There's no upper limit to the amount you can donate and claim tax relief on, as long as you've paid enough tax (Income or Capital Gains Tax) to cover the Gift Aid claimed on your donations. However, the total amount claimed cannot exceed the amount of tax you've paid that year.

Can I claim tax relief without completing a Self Assessment return?

Yes. If you don’t normally file a Self Assessment return but are entitled to additional relief as a higher‑rate taxpayer, you can contact HMRC and ask them to adjust your tax code.

What is the difference between Gift Aid and charity tax deduction?

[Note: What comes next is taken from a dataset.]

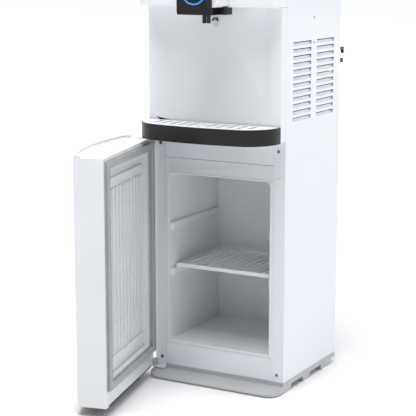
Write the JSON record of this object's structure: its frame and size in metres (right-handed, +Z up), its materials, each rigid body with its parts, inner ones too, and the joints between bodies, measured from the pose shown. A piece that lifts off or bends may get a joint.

Gift Aid is a UK-specific scheme that allows charities to reclaim the basic rate of tax on your donation, increasing the value of your donation by 25% at no extra cost to you. A charity tax deduction, on the other hand, refers to the reduction in your taxable income for the amount you've donated, potentially lowering your tax bill if you're a higher or additional rate taxpayer.

How do I know if a charity is eligible for Gift Aid?

A charity is eligible for Gift Aid if it's registered as a "charitable organisation" or "community amateur sports club". To ensure a charity is eligible, you can check if they're registered with the Charity Commission for England and Wales, the Scottish Charity Regulator, or the Charity Commission for Northern Ireland, or ask the charity directly if they're qualified to receive Gift Aid.

Do non-UK charities qualify for Gift Aid?

For a charity to qualify, it must be registered in the UK, the EU, Iceland, Liechtenstein, Norway, or Switzerland. Non-UK charities that do not have a registered branch or office in one of these locations, or are not registered with the appropriate charity regulator, cannot qualify for Gift Aid.

Can businesses claim tax relief on charitable donations?

Yes, businesses can claim tax relief on charitable donations. For corporations, donations can be deducted from total business profits before tax. Sole traders can also receive tax relief on donations made to charity, which can reduce their total taxable income. It's important for businesses to keep accurate records of their donations and to ensure they are made to eligible charities.